No persons testified in person either against the bill or expressing neutrality to it. However, a few provided their written testimony to the committee. Kim Parker, the former chief deputy district attorney for Sedgwick County, provided the only neutral testimony. Those providing testimony against the bill were Derek Schmidt, Kansas attorney general, and Larry Heyka and Amy James, both murder victim family members.

Members of the Committee did not take a vote following the hearing.

This isn't the 1st time such a bill has been brought to the floor of the Kansas state government. In 2010, the senate was 1 vote short of replacing the death penalty with life without the possibility of parole according to the Catholic Mobilizing Network.

The current proposed bill was introduced and sponsored by eight Republican and seven Democrat representatives early this year. Robert Dunham, the executive director of the non-profit Death Penalty Information Center, sees the bill as a reflection of the emerging trends in terms of death penalty legislation.

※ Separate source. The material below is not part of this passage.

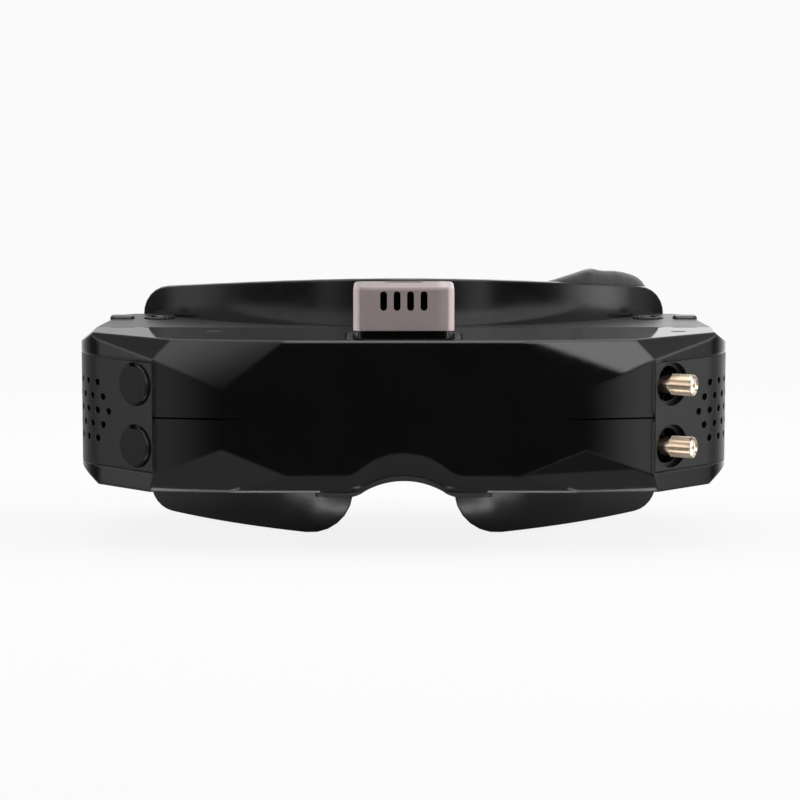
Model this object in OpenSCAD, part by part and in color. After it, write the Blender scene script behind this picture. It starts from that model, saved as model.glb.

"The only states that are left that are seeking to abolish the death penalty require bipartisan support for abolition efforts to succeed," Dunham said. "Opponents of the death penalty are moving away from the traditional, moral, economic and racial fairness issues to making arguments based on government overreaching. Do we trust the government to get the policy right?"

"The Kansas approach with Republicans taking the lead in a bipartisan effort is what we would expect to see ... in the new landscape," he continued. "That is, as fiscal and philosophical conservatives view the death penalty pragmatically instead of ideologically, they are concluding in greater numbers that the death penalty is a failed public policy. It's costly and ineffective for purposes of sound fiscal management, as well as because of the inability to fairly administer it and the risk to innocent lives."

If the bill were to pass, it would not be applied retroactively, leaving the 10 inmates currently on death row still eligible for the death penalty. However, the state hasn't executed anyone since 1965.

Kansas' relatively small death row and lack of executions "shouldn't be a surprise," Dunham said.

"The single most likely outcome of a capital case is not that they'll be executed," he added. "The single most likely outcome is that the sentence will be overturned. Kansas sends relatively few people to death row, and there continues to be significant issues in those cases. So we can expect that the majority of Kansas cases will continue to be overturned."

"Now that's where Kansas gets another one of the patterns that we see in states that have gone to abolition. States that abolish the death penalty typically have small numbers of death sentences resulting in few, if any executions. And after a certain period of time the death penalty begins to look like it doesn't serve any purpose."

Dunham compared the proposed bill to the bill that was successfully passed in Nebraska in 2015 - which was later repealed in a referendum vote Nov. 8, 2016 - and a bipartisan bill that is currently moving through the Washington state senate. When asked about the chances that the Kansas bill will pass, Dunham said he doesn't "think you can predict that."

"What you can say is that there are a number of similarly situated states and there are bills moving forward, or bills that are introduced in a number of them," he said. "There will be close votes and it is impossible to predict what the results will be. Montana is another state that fits the profile that Kansas does. There was no opposition to the bill in the course of the public hearing. ... It was a close bill but the bill did not move forward."

"Whether [the Kansas bill] succeeds will depend on local factors. Individual legislatures decide after their constituents talk to them," he said.